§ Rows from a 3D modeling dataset
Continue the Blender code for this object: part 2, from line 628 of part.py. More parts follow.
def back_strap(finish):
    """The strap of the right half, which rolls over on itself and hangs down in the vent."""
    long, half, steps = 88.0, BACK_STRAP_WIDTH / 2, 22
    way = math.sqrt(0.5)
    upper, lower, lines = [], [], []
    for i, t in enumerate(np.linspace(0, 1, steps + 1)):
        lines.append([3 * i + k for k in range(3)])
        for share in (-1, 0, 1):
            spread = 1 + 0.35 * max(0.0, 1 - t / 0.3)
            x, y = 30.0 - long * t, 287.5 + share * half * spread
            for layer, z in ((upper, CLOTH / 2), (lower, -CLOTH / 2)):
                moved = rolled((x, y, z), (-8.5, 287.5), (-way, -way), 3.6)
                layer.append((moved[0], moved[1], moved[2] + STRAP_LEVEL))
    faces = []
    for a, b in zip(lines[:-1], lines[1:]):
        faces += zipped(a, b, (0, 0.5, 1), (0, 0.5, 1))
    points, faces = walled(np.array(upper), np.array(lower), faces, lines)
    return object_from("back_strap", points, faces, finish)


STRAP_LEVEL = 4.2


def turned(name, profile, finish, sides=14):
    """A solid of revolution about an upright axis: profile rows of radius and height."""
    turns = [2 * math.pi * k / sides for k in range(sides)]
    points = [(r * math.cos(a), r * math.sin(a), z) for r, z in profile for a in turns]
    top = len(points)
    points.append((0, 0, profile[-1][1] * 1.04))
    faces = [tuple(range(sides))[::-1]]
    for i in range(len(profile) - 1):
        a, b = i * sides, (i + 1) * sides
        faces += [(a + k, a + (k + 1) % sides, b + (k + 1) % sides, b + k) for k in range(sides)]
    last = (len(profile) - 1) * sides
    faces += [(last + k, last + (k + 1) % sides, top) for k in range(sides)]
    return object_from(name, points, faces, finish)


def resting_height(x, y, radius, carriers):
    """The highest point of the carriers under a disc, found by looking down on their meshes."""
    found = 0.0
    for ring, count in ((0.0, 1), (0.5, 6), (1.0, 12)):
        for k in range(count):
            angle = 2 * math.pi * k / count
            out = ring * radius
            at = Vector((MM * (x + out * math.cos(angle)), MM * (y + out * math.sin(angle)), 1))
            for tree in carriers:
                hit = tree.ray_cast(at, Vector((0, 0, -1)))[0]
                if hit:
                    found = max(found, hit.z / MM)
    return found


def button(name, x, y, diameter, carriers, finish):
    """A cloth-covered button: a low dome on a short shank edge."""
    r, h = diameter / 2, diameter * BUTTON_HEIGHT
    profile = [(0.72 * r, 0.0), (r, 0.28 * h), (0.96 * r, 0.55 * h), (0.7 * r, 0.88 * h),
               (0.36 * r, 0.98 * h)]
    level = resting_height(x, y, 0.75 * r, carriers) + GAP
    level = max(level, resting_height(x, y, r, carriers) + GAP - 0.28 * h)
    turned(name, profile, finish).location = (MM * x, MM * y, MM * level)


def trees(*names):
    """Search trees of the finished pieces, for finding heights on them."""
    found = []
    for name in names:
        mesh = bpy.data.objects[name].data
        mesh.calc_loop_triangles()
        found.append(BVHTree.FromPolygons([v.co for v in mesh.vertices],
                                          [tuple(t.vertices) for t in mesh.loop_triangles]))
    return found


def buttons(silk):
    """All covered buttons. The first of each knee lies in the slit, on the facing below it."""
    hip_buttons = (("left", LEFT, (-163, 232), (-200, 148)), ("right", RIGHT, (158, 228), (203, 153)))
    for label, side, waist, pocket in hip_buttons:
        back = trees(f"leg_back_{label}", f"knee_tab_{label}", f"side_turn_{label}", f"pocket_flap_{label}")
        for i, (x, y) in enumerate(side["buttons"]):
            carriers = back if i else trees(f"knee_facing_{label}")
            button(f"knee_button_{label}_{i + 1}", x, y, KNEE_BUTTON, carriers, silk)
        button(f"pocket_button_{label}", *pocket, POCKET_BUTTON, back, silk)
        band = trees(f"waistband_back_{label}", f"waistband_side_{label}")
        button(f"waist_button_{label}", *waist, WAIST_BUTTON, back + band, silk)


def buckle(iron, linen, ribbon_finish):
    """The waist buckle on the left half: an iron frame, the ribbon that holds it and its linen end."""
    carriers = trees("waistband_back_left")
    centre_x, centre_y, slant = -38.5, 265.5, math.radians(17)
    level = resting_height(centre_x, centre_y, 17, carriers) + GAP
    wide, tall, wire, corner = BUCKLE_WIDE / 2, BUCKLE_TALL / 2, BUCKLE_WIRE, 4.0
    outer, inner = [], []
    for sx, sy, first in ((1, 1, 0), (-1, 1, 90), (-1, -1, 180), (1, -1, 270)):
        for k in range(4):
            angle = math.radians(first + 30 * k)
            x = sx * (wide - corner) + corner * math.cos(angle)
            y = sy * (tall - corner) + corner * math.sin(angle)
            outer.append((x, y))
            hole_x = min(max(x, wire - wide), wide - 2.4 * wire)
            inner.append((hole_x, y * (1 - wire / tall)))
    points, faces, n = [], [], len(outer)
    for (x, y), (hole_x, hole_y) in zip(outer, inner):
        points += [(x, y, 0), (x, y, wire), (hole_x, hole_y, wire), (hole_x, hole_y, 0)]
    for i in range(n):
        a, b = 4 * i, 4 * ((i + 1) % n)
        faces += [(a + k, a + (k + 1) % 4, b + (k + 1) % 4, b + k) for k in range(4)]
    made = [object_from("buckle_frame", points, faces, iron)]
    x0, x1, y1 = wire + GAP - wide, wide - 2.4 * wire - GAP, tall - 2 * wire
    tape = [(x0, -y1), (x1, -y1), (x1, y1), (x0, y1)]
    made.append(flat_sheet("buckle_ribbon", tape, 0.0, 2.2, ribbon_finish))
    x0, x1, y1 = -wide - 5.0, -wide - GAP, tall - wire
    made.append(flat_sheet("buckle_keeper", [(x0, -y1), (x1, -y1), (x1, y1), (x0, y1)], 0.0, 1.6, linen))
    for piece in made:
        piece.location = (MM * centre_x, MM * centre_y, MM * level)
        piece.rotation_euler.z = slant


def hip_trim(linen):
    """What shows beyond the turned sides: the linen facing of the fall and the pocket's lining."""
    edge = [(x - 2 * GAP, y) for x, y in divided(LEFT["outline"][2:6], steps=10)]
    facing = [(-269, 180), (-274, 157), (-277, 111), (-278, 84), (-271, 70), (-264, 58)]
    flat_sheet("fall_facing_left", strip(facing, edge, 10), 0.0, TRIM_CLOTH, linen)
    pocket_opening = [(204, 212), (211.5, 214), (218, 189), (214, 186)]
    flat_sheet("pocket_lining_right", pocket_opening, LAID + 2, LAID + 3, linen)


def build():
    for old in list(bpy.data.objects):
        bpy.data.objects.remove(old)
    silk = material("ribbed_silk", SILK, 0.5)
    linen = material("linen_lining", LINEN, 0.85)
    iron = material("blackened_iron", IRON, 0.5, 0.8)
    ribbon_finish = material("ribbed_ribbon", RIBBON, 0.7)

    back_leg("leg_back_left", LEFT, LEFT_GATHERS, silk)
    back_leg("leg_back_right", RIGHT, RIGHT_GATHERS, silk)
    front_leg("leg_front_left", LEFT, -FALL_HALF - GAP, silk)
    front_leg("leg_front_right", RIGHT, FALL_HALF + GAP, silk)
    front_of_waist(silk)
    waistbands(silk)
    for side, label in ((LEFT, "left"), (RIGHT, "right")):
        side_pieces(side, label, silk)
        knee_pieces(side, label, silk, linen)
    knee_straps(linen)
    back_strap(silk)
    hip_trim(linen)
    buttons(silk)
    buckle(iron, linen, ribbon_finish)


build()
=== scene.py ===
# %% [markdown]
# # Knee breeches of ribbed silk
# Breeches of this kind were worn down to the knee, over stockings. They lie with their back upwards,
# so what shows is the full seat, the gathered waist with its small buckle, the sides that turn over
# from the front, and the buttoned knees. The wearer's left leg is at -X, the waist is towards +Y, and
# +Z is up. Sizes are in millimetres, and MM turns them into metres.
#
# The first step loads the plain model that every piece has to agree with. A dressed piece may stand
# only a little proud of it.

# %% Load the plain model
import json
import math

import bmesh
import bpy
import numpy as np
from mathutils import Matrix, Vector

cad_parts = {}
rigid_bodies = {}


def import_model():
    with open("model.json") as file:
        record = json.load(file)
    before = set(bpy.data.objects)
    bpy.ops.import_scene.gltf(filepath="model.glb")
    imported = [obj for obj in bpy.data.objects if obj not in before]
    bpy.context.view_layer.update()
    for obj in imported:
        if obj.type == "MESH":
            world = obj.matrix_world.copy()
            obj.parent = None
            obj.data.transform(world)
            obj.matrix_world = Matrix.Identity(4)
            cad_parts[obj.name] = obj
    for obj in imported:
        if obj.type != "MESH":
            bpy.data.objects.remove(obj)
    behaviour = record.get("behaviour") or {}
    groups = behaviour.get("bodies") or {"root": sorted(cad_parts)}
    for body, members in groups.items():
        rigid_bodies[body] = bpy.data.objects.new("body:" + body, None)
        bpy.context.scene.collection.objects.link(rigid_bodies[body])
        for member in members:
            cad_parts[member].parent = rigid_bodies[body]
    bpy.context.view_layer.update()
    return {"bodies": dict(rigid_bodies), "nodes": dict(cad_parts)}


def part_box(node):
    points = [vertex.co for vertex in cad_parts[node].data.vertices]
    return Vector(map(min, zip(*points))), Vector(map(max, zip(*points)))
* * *
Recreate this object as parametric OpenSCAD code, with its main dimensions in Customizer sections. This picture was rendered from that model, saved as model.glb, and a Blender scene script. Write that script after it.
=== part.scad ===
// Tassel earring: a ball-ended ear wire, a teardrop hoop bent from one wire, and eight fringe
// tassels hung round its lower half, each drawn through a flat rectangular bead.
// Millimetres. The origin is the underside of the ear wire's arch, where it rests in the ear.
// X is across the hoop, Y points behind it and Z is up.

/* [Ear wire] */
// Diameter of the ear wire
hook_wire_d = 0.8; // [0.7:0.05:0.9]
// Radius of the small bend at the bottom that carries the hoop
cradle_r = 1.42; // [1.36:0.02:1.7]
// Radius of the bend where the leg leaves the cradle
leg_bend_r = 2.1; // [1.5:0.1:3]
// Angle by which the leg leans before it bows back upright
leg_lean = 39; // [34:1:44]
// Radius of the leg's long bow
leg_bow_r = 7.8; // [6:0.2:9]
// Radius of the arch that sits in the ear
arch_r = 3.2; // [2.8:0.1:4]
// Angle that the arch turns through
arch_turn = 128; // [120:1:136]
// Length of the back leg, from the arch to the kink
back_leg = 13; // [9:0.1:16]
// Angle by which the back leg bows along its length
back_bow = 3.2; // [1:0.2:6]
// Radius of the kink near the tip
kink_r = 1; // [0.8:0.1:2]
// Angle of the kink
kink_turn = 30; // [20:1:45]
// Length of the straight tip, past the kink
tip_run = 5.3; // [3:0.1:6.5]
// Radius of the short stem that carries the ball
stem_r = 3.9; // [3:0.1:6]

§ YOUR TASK
Among the lines above, find the one with "LEFT, LEFT_GATHERS, silk)" and the one with "for body, members". Quote both and everything between them, exactly.

§ RESULT
    back_leg("leg_back_left", LEFT, LEFT_GATHERS, silk)
    back_leg("leg_back_right", RIGHT, RIGHT_GATHERS, silk)
    front_leg("leg_front_left", LEFT, -FALL_HALF - GAP, silk)
    front_leg("leg_front_right", RIGHT, FALL_HALF + GAP, silk)
    front_of_waist(silk)
    waistbands(silk)
    for side, label in ((LEFT, "left"), (RIGHT, "right")):
        side_pieces(side, label, silk)
        knee_pieces(side, label, silk, linen)
    knee_straps(linen)
    back_strap(silk)
    hip_trim(linen)
    buttons(silk)
    buckle(iron, linen, ribbon_finish)


build()
=== scene.py ===
# %% [markdown]
# # Knee breeches of ribbed silk
# Breeches of this kind were worn down to the knee, over stockings. They lie with their back upwards,
# so what shows is the full seat, the gathered waist with its small buckle, the sides that turn over
# from the front, and the buttoned knees. The wearer's left leg is at -X, the waist is towards +Y, and
# +Z is up. Sizes are in millimetres, and MM turns them into metres.
#
# The first step loads the plain model that every piece has to agree with. A dressed piece may stand
# only a little proud of it.

# %% Load the plain model
import json
import math

import bmesh
import bpy
import numpy as np
from mathutils import Matrix, Vector

cad_parts = {}
rigid_bodies = {}


def import_model():
    with open("model.json") as file:
        record = json.load(file)
    before = set(bpy.data.objects)
    bpy.ops.import_scene.gltf(filepath="model.glb")
    imported = [obj for obj in bpy.data.objects if obj not in before]
    bpy.context.view_layer.update()
    for obj in imported:
        if obj.type == "MESH":
            world = obj.matrix_world.copy()
            obj.parent = None
            obj.data.transform(world)
            obj.matrix_world = Matrix.Identity(4)
            cad_parts[obj.name] = obj
    for obj in imported:
        if obj.type != "MESH":
            bpy.data.objects.remove(obj)
    behaviour = record.get("behaviour") or {}
    groups = behaviour.get("bodies") or {"root": sorted(cad_parts)}
    for body, members in groups.items():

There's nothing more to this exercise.